:: Data lines ::
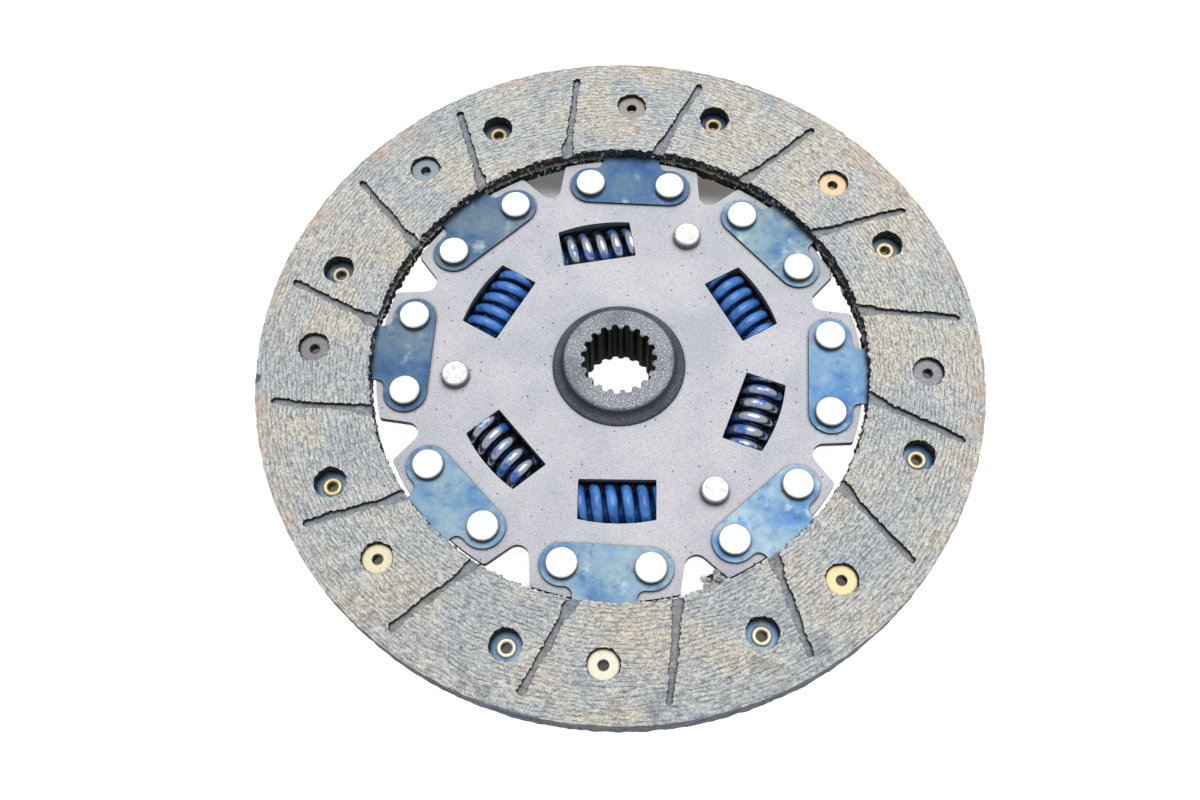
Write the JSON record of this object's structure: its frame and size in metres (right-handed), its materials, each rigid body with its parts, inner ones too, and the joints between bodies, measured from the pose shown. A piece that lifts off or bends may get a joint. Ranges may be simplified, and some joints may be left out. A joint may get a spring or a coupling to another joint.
{
  "type": "clutch disc",
  "caption": "Sprung-hub driven disc for a dry single-plate clutch: grooved friction rings riveted to waved spring-steel segments round a splined, torsion-damped hub.",
  "frame": {"origin": "on the disc's axis, at the hub's rear end face, on which the part rests", "axes": "+Z along the hub from its rear end to its nose, out of the front facing; +Y through the middle of cushion segment 1"},
  "size_m": [0.19, 0.19, 0.0195],
  "materials": {
    "friction_facing": "wound yarn bound in resin, ground flat, with torn edges",
    "rivet_brass": "formed, from bright to dulled",
    "zinc_plated_steel": "bright white zinc",
    "blued_spring_steel": "tempered blue oxide, patchy",
    "phosphated_steel": "thin grey phosphate with fine dark specks",
    "blue_painted_coil": "blue dip paint, worn dark on the crowns",
    "hub_steel": "sintered iron-base steel, fine sparkling grain",
    "washer_polymer": "glass-filled friction polymer",
    "spring_steel": "plain oiled spring steel"
  },
  "bodies": {
    "disc": {"facing_front": "friction_facing", "facing_rear": "friction_facing", "cushion_segment_1": "blued_spring_steel", "cushion_segment_2": "blued_spring_steel", "cushion_segment_3": "blued_spring_steel", "cushion_segment_4": "blued_spring_steel", "cushion_segment_5": "blued_spring_steel", "cushion_segment_6": "blued_spring_steel", "cushion_segment_7": "blued_spring_steel", "cushion_segment_8": "blued_spring_steel", "segment_rivets": "zinc_plated_steel", "facing_rivets_front": "rivet_brass", "facing_rivets_rear": "rivet_brass", "disc_plate": "phosphated_steel", "retainer_plate": "phosphated_steel", "stop_pin_1": "zinc_plated_steel", "stop_pin_2": "zinc_plated_steel", "stop_pin_3": "zinc_plated_steel", "damper_spring_1": "blue_painted_coil", "damper_spring_2": "blue_painted_coil", "damper_spring_3": "blue_painted_coil", "damper_spring_4": "blue_painted_coil", "damper_spring_5": "blue_painted_coil", "damper_spring_6": "blue_painted_coil", "friction_washer_front": "washer_polymer", "friction_washer_rear": "washer_polymer", "spring_washer": "spring_steel"},
    "hub": {"hub": "hub_steel"}
  },
  "joints": [
    {"name": "hub_twist", "type": "hinge", "parent": "disc", "child": "hub", "pos_m": [0, 0, 0.00975], "axis": [0, 0, 1], "range_deg": [-4, 4], "stiffness_Nm_per_rad": 800, "deforming": ["damper_spring_1", "damper_spring_2", "damper_spring_3", "damper_spring_4", "damper_spring_5", "damper_spring_6"]}
  ]
}
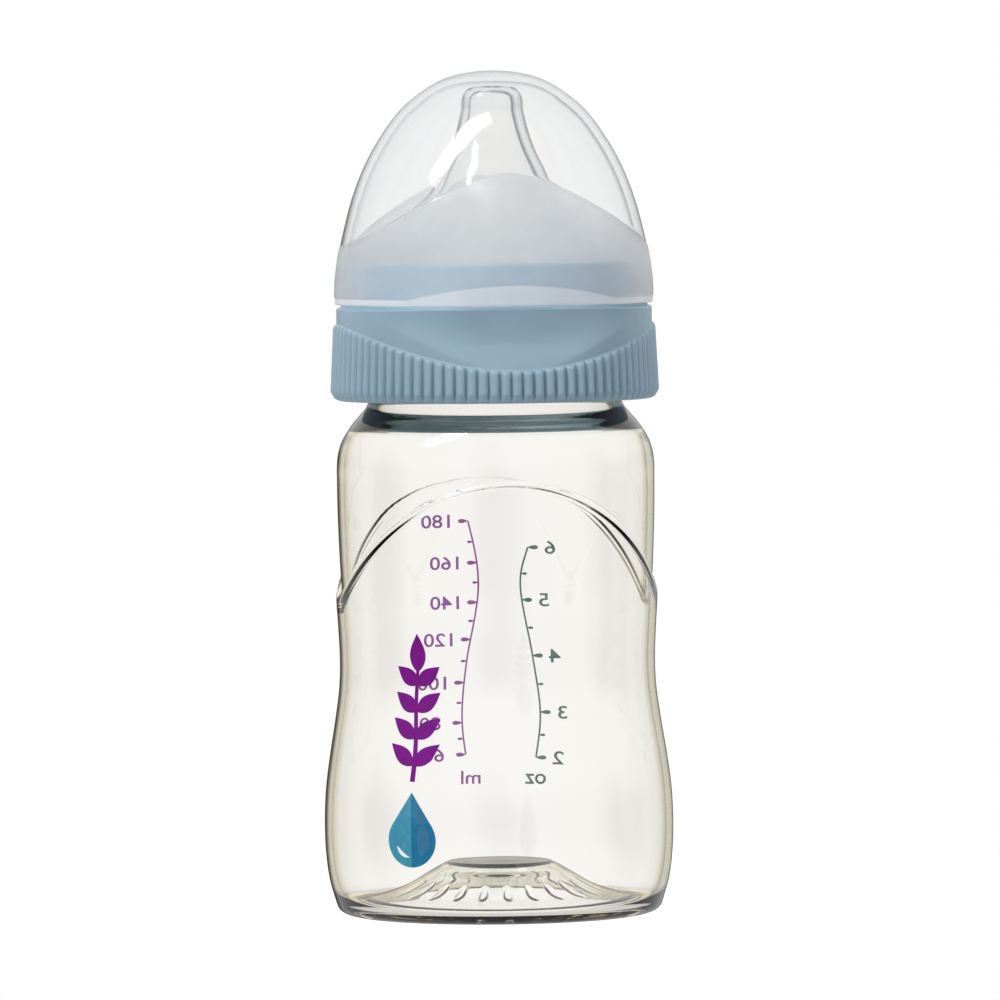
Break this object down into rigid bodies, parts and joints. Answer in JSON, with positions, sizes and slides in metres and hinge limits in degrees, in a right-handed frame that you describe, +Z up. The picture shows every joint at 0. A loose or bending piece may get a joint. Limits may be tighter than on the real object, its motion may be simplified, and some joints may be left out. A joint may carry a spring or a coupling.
{
  "type": "baby bottle",
  "caption": "Wide-neck feeding bottle with a clear waisted body, ribbed screw collar, silicone teat and domed travel cap.",
  "frame": {"origin": "centre of the foot ring, on the surface that the bottle stands on", "axes": "+Z up along the bottle's axis, -Y the front with the two small prints, +Y the back with the measuring scales"},
  "size_m": [0.0664, 0.0664, 0.1602],
  "materials": {
    "body_clear": "clear, faintly amber",
    "collar_blue": "satin powder blue",
    "silicone_clear": "clear soft silicone",
    "cap_clear": "clear with a frosted band",
    "ink_purple": "printed ink",
    "ink_green": "printed ink",
    "ink_blue": "printed ink"
  },
  "bodies": {
    "bottle": {"bottle_body": "body_clear", "ml_scale": "ink_purple", "oz_scale": "ink_green", "sprig_print": "ink_purple", "drop_print": "ink_blue"},
    "teat": {"teat": "silicone_clear"},
    "collar": {"screw_collar": "collar_blue"},
    "cap": {"travel_cap": "cap_clear"}
  },
  "joints": [
    {"name": "head_lift", "type": "slide", "parent": "bottle", "child": "teat", "axis": [0, 0, 1], "range_m": [0, 0.0181]},
    {"name": "collar_turn", "type": "hinge", "parent": "teat", "child": "collar", "pos_m": [0, 0, 0.107], "axis": [0, 0, 1], "range_deg": [0, 1080]},
    {"name": "cap_pull", "type": "slide", "parent": "collar", "child": "cap", "axis": [0, 0, 1], "range_m": [0, 0.05]}
  ],
  "couplings": [
    {"joint": "head_lift", "follows": "collar_turn", "m_per_rad": 0.00095493}
  ]
}
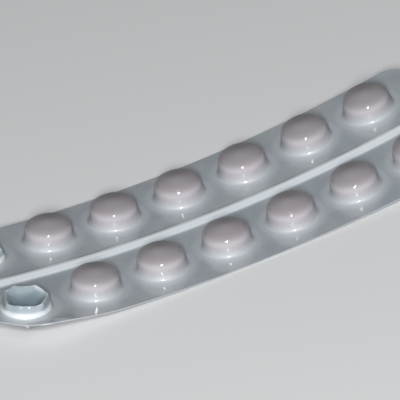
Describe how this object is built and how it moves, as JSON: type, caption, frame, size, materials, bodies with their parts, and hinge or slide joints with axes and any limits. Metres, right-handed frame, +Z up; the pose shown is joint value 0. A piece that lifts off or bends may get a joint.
:::
# What the exercise asks
Copy out the whole listing, exactly as written.

# Complete response
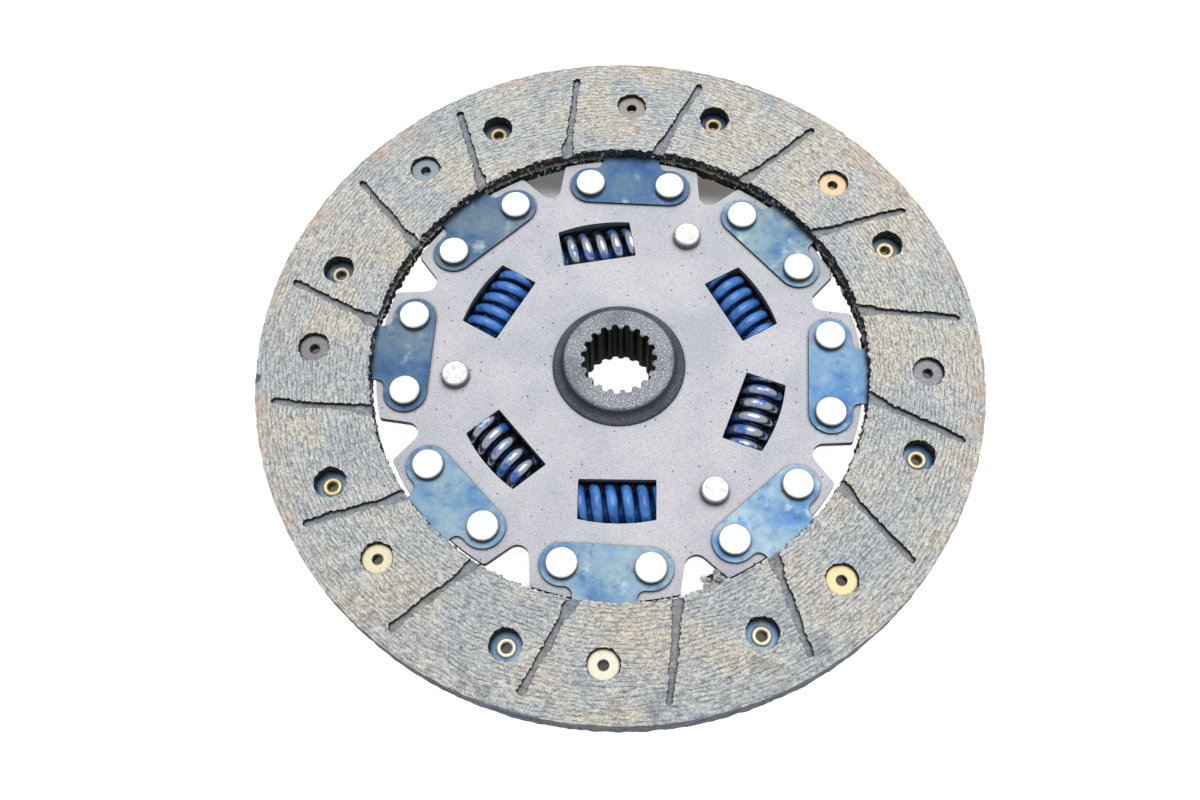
Write the JSON record of this object's structure: its frame and size in metres (right-handed), its materials, each rigid body with its parts, inner ones too, and the joints between bodies, measured from the pose shown. A piece that lifts off or bends may get a joint. Ranges may be simplified, and some joints may be left out. A joint may get a spring or a coupling to another joint.
{
  "type": "clutch disc",
  "caption": "Sprung-hub driven disc for a dry single-plate clutch: grooved friction rings riveted to waved spring-steel segments round a splined, torsion-damped hub.",
  "frame": {"origin": "on the disc's axis, at the hub's rear end face, on which the part rests", "axes": "+Z along the hub from its rear end to its nose, out of the front facing; +Y through the middle of cushion segment 1"},
  "size_m": [0.19, 0.19, 0.0195],
  "materials": {
    "friction_facing": "wound yarn bound in resin, ground flat, with torn edges",
    "rivet_brass": "formed, from bright to dulled",
    "zinc_plated_steel": "bright white zinc",
    "blued_spring_steel": "tempered blue oxide, patchy",
    "phosphated_steel": "thin grey phosphate with fine dark specks",
    "blue_painted_coil": "blue dip paint, worn dark on the crowns",
    "hub_steel": "sintered iron-base steel, fine sparkling grain",
    "washer_polymer": "glass-filled friction polymer",
    "spring_steel": "plain oiled spring steel"
  },
  "bodies": {
    "disc": {"facing_front": "friction_facing", "facing_rear": "friction_facing", "cushion_segment_1": "blued_spring_steel", "cushion_segment_2": "blued_spring_steel", "cushion_segment_3": "blued_spring_steel", "cushion_segment_4": "blued_spring_steel", "cushion_segment_5": "blued_spring_steel", "cushion_segment_6": "blued_spring_steel", "cushion_segment_7": "blued_spring_steel", "cushion_segment_8": "blued_spring_steel", "segment_rivets": "zinc_plated_steel", "facing_rivets_front": "rivet_brass", "facing_rivets_rear": "rivet_brass", "disc_plate": "phosphated_steel", "retainer_plate": "phosphated_steel", "stop_pin_1": "zinc_plated_steel", "stop_pin_2": "zinc_plated_steel", "stop_pin_3": "zinc_plated_steel", "damper_spring_1": "blue_painted_coil", "damper_spring_2": "blue_painted_coil", "damper_spring_3": "blue_painted_coil", "damper_spring_4": "blue_painted_coil", "damper_spring_5": "blue_painted_coil", "damper_spring_6": "blue_painted_coil", "friction_washer_front": "washer_polymer", "friction_washer_rear": "washer_polymer", "spring_washer": "spring_steel"},
    "hub": {"hub": "hub_steel"}
  },
  "joints": [
    {"name": "hub_twist", "type": "hinge", "parent": "disc", "child": "hub", "pos_m": [0, 0, 0.00975], "axis": [0, 0, 1], "range_deg": [-4, 4], "stiffness_Nm_per_rad": 800, "deforming": ["damper_spring_1", "damper_spring_2", "damper_spring_3", "damper_spring_4", "damper_spring_5", "damper_spring_6"]}
  ]
}
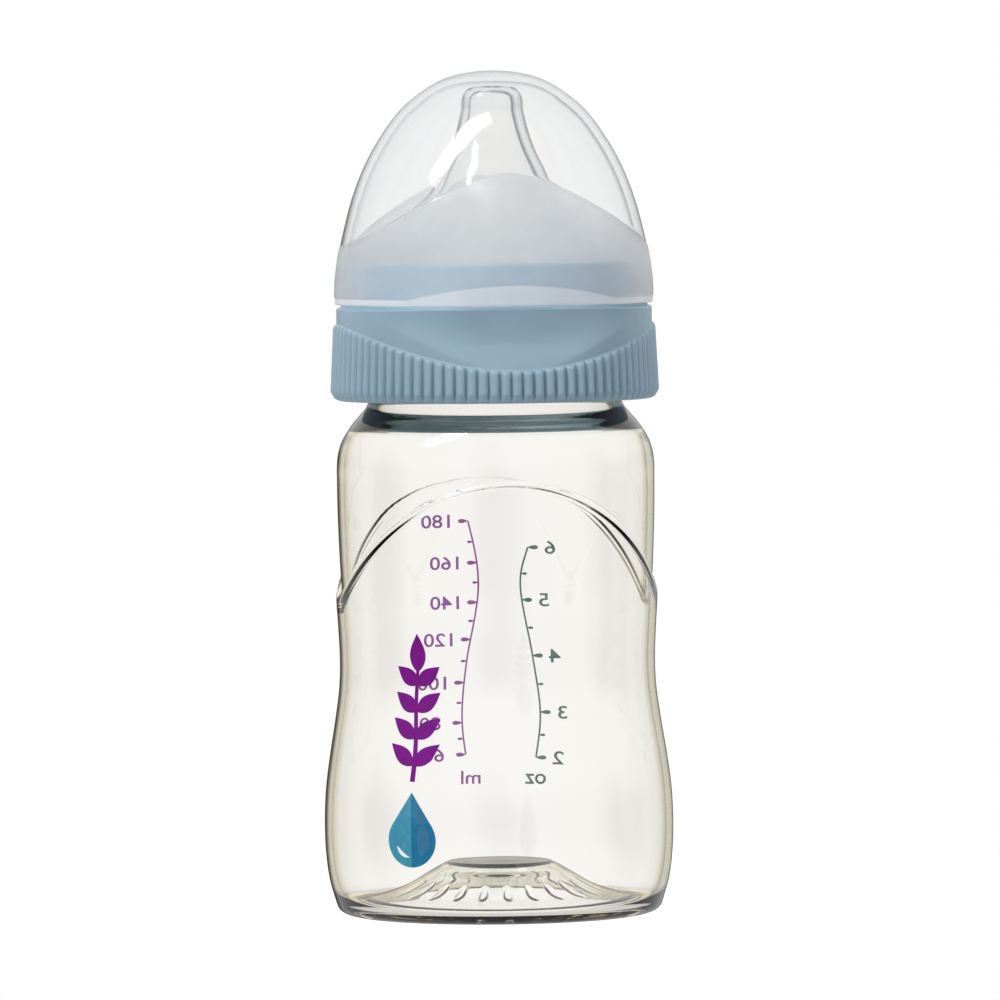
Break this object down into rigid bodies, parts and joints. Answer in JSON, with positions, sizes and slides in metres and hinge limits in degrees, in a right-handed frame that you describe, +Z up. The picture shows every joint at 0. A loose or bending piece may get a joint. Limits may be tighter than on the real object, its motion may be simplified, and some joints may be left out. A joint may carry a spring or a coupling.
{
  "type": "baby bottle",
  "caption": "Wide-neck feeding bottle with a clear waisted body, ribbed screw collar, silicone teat and domed travel cap.",
  "frame": {"origin": "centre of the foot ring, on the surface that the bottle stands on", "axes": "+Z up along the bottle's axis, -Y the front with the two small prints, +Y the back with the measuring scales"},
  "size_m": [0.0664, 0.0664, 0.1602],
  "materials": {
    "body_clear": "clear, faintly amber",
    "collar_blue": "satin powder blue",
    "silicone_clear": "clear soft silicone",
    "cap_clear": "clear with a frosted band",
    "ink_purple": "printed ink",
    "ink_green": "printed ink",
    "ink_blue": "printed ink"
  },
  "bodies": {
    "bottle": {"bottle_body": "body_clear", "ml_scale": "ink_purple", "oz_scale": "ink_green", "sprig_print": "ink_purple", "drop_print": "ink_blue"},
    "teat": {"teat": "silicone_clear"},
    "collar": {"screw_collar": "collar_blue"},
    "cap": {"travel_cap": "cap_clear"}
  },
  "joints": [
    {"name": "head_lift", "type": "slide", "parent": "bottle", "child": "teat", "axis": [0, 0, 1], "range_m": [0, 0.0181]},
    {"name": "collar_turn", "type": "hinge", "parent": "teat", "child": "collar", "pos_m": [0, 0, 0.107], "axis": [0, 0, 1], "range_deg": [0, 1080]},
    {"name": "cap_pull", "type": "slide", "parent": "collar", "child": "cap", "axis": [0, 0, 1], "range_m": [0, 0.05]}
  ],
  "couplings": [
    {"joint": "head_lift", "follows": "collar_turn", "m_per_rad": 0.00095493}
  ]
}
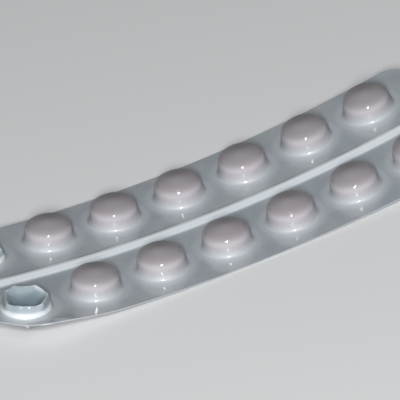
Describe how this object is built and how it moves, as JSON: type, caption, frame, size, materials, bodies with their parts, and hinge or slide joints with axes and any limits. Metres, right-handed frame, +Z up; the pose shown is joint value 0. A piece that lifts off or bends may get a joint.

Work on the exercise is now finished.